THE COURTYARD OF THE DUCAL PALACE.
Each of these gold-enameled halls is like a gorgeous vase, in which are blooming fadelessly the flowers of Venetian history. What scenes have been enacted here, when on these benches sat the Councilors of the Republic wearing their scarlet robes! Upon their votes depended life and death; and here the die was cast for peace or war. Close by the door was placed a lion's head of marble, into the mouth of which (the famous Bocca di Lione) secret denunciations were cast. These were examined by the Council of Ten, all of whose acts were shrouded in profoundest secrecy; and such at last was their despotic power that even the Doge himself came to be nothing but the slave and mouthpiece of that group of tyrants, and was as little safe from them as those whose sentences he automatically signed.

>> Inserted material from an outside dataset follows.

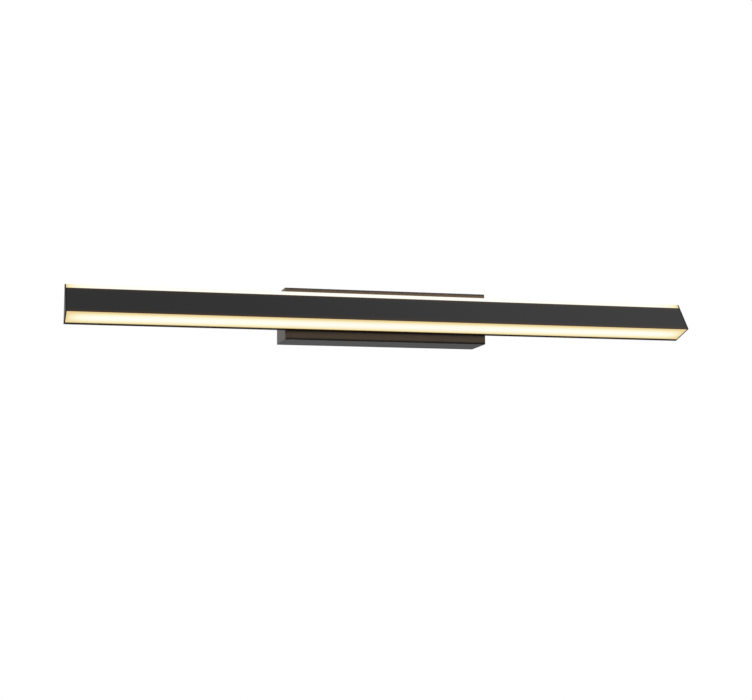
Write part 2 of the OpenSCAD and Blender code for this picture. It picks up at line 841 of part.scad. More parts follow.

STATUE OF COLLEONI—A VENETIAN GENERAL.
THE WINGED LION.
While standing here, there naturally presents itself to one's imagination a scene in the old days when, as the Doge descended from his palace, he met some lowly suppliant presenting to him an appeal for mercy. Ah, what a glorious age was that for Venice!—when her victorious flag rolled out its purple folds over the richest islands of the Mediterranean and the Adriatic; when she possessed the largest armory and the most extensive dock-yards in the world (in which ten thousand beams of oak were always ready for the construction of new ships); when she could boast of having the first bank of deposit ever founded in Europe; when (Rome excepted) she was the first to print books in Italy; and when she sold in St. Mark's Square the first newspaper ever known to the world, demanding for it a little coin called gazetta, which has given us the word "gazette."